--- Start ---

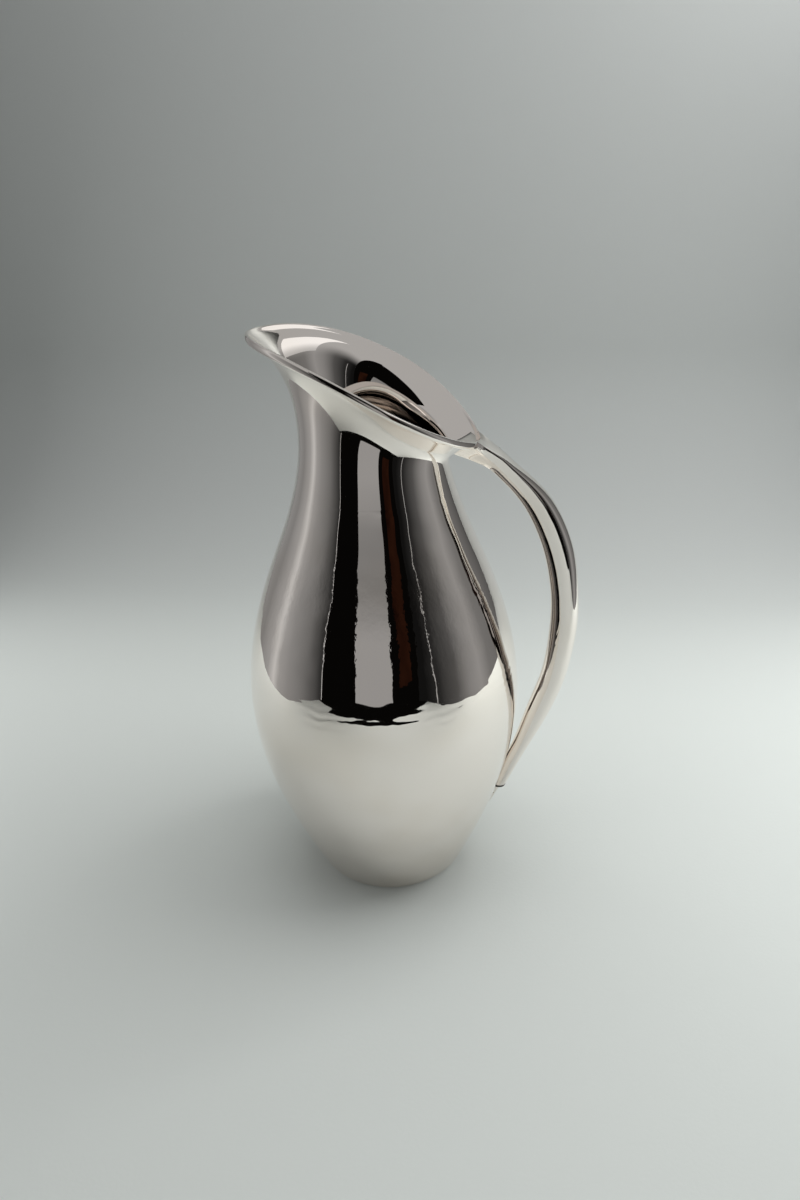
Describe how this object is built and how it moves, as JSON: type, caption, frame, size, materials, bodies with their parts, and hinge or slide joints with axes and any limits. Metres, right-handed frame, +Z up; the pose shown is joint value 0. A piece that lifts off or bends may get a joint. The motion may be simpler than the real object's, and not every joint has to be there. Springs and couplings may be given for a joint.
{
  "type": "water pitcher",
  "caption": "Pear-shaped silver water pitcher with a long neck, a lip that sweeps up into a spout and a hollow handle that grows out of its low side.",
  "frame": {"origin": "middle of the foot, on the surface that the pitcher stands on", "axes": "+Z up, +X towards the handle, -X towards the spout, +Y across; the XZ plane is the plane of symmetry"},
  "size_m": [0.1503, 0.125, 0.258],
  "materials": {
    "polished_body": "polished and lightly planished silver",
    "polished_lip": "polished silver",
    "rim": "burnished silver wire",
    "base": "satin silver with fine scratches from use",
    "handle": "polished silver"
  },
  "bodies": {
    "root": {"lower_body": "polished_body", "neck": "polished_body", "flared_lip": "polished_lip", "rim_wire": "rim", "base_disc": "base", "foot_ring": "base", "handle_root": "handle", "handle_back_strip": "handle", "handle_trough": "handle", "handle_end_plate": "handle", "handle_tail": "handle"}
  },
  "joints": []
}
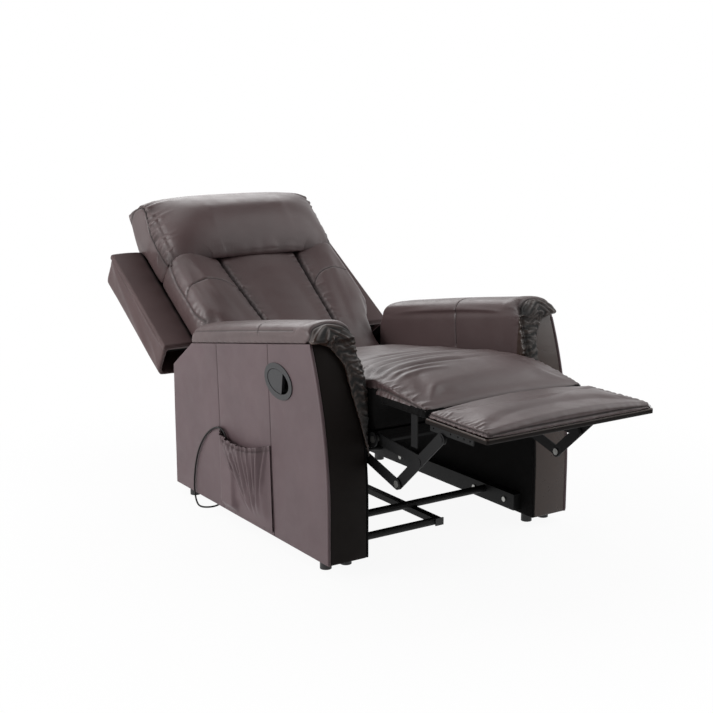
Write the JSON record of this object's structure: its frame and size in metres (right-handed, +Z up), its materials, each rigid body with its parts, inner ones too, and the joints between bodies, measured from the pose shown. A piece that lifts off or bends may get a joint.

--- End ---

* **Problem description**
Reproduce each line of the material containing the word "axes".

* **Result of the task**
Describe how this object is built and how it moves, as JSON: type, caption, frame, size, materials, bodies with their parts, and hinge or slide joints with axes and any limits. Metres, right-handed frame, +Z up; the pose shown is joint value 0. A piece that lifts off or bends may get a joint. The motion may be simpler than the real object's, and not every joint has to be there. Springs and couplings may be given for a joint.
  "frame": {"origin": "middle of the foot, on the surface that the pitcher stands on", "axes": "+Z up, +X towards the handle, -X towards the spout, +Y across; the XZ plane is the plane of symmetry"},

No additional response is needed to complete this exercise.